Despite bearing a premium price among a sea of Android tablets that commonly target the low end, Apple's newest iPad Air 2 is broadly perceived to the most desirable tablet, even being picked out by Android Police as the tablet to buy in its latest holiday gift guide.

Weak competition for winter

Apple is not only well positioned to boost its Average Selling Prices and unit sales during the cheap oil holidays, but also faces some of the weakest competition ever exerted by rival vendors in smartphones, tablets and PCs.

Samsung, the company's primary smartphone rival, has blown both of its primary 2014 flagship launches with introductions of unexceptional products built using cheaper materials. Dinged by poor reviews and inventory it can't move, Samsung's September quarter chalked up an incredible 73.9 percent decline in phone profits as its premium sales volumes collapsed in the third quarter.

Once strongly differentiated by large screen sizes, Samsung's latest Galaxy S5 and Note 3 have been bludgeoned by the release of iPhone 6 models sporting not only larger displays but also functional Touch ID for fingerprint login, the broadly-promoted new Apple Pay, fast graphics and 64-bit processing, on top of Apple's use of premium materials.

Outside of Samsung, no other smartphone maker approaches Apple's smartphone sales in the West, even as iPhones have dominated the charts in Japan and taken the lion's share of premium phone sales in China. That's given Apple the majority of the global profits earned from selling phones, a position it also enjoys among tablets and PCs.

Google has abandoned its own "Silver" initiative to drive more premium Android devices, and is running into continued production issues with its Nexus line built in collaboration with troubled vendors including HTC, LG and Motorola.

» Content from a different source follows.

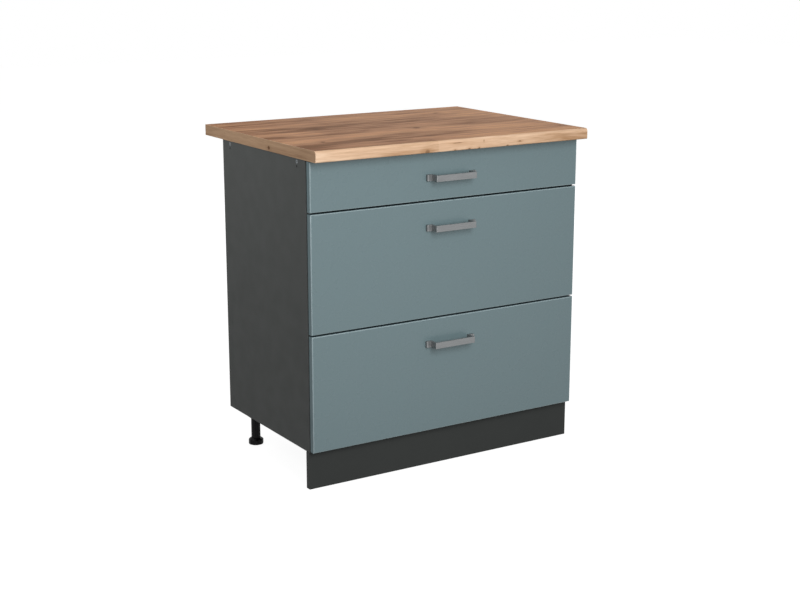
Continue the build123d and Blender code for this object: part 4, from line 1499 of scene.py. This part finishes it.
@dataclass
class Rollers:
    """The two rollers of one axle line, left and right.

    Args:
        node: the node that they stand for, and its body's name.
        name: the piece's name.
        rim: width of the raised rim on each face.
        hub: radius of the raised hub.
        dish: depth of the face between hub and rim.
        rounding: rounding of the tread's edges.
        play: the axle to the roller's bore.
        spokes: how many ribs stiffen each face.
        rib: thickness of a rib.
        rib_inset: a roller's face to its ribs.
        fitting: the shared sizes.
    """

    node: str
    name: str
    rim: float = 0.002
    hub: float = 0.0056
    dish: float = 0.0008
    rounding: float = 0.0006
    play: float = 0.00005
    spokes: int = 5
    rib: float = 0.001
    rib_inset: float = 0.0002
    fitting: Fitting = Fitting()

    def build(self) -> None:
        """Makes both rollers."""
        low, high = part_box(self.node)
        f = self.fitting
        width, inner, bore = f.roller_width, f.roller - self.rim, f.axle + self.play
        profile = [
            (bore, 0.0), (self.hub, 0.0), (self.hub, self.dish), (inner, self.dish), (inner, 0.0),
            (f.roller, 0.0), (f.roller, width), (inner, width), (inner, width - self.dish),
            (self.hub, width - self.dish), (self.hub, width), (bore, width),
        ]
        middle = Vector((low.x, (low.y + high.y) / 2, (low.z + high.z) / 2))
        mesh = turned(profile, middle, Way.X, 48, closed=True)
        treads = [
            edge for edge in sharp_edges(mesh)
            if all(hypot(v.co.y - middle.y, v.co.z - middle.z) > f.roller - TINY for v in edge.verts)
        ]
        bevelled(mesh, treads, self.rounding, 3)
        for step in range(self.spokes):
            joined(mesh, self._rib(middle, inner, 2 * pi * step / self.spokes))
        joined(mesh, mirrored(mesh))
        finish = [PALETTE.roller_plastic]
        Part(self.name, mesh, self.node, Slot.ROLLER, finish, [self.node], crease=radians(30)).publish()

    def _rib(self, middle: Vector, inner: float, turn: float) -> BMesh:
        """One rib between the hub and the rim's inner edge, turned about the axle."""
        half = self.rib / 2
        low = Vector((self.rib_inset, self.hub - half, -half))
        high = Vector((self.fitting.roller_width - self.rib_inset, inner + half, half))
        rib = block(low, high)
        bmesh.ops.rotate(rib, cent=ORIGIN, matrix=Matrix.Rotation(turn, 3, "X"), verts=rib.verts)
        bmesh.ops.translate(rib, vec=middle, verts=rib.verts)
        return rib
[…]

BlackBerry and Microsoft's Windows Phone are barely even registering as also-rans this holiday season, funneling consumers directly to Apple Stores. Other retailers are continuing to leverage the popularity of Apple's products to drive traffic in their stores via incessantly promoted discounts.

Stronger dollars could affect Apple's perfect sales-storm

The significant strengthening of the U.S. dollar against a range of other currencies including the Euro and Japanese Yen could enable Apple to make corporate overseas investments at a discount.

The company is indeed expanding, with new offices in the UK and Japan, and dramatic plans for retail expansion, particularly in China where 20 new stores are planned.

However, a larger problem is that Apple will lose some profits from foreign sales when those revenues are converted back into dollars for financial reporting purposes. In fiscal 2014, international sales made up 62 percent of Apple's total revenues.

2014 currency shifts

Apple has previously warned of "foreign currency headwinds," noting in its SEC filings that while it maintains hedges as insurance against extreme currency fluctuations, sustained strengthening of the dollar will eventually result in either the need to raise overseas pricing or force Apple to eat the difference.

Specifically, the company's Annual 10K warned that "weakening of foreign currencies relative to the U.S. dollar adversely affects the U.S. dollar value of the Company's foreign currency-denominated sales and earnings, and generally leads the Company to raise international pricing, potentially reducing demand for the Company's products.

"Margins on sales of the Company's products in foreign countries and on sales of products that include components obtained from foreign suppliers, could be materially adversely affected by foreign currency exchange rate fluctuations. In some circumstances, for competitive or other reasons, the Company may decide not to raise local prices to fully offset the dollar's strengthening, or at all, which would adversely affect the U.S. dollar value of the Company's foreign currency denominated sales and earnings."

Apple also noted that it "uses derivative instruments, such as foreign currency forward and option contracts, to hedge certain exposures to fluctuations in foreign currency exchange rates. The use of such hedging activities may not offset any, or more than a portion, of the adverse financial effects of unfavorable movements in foreign exchange rates over the limited time the hedges are in place."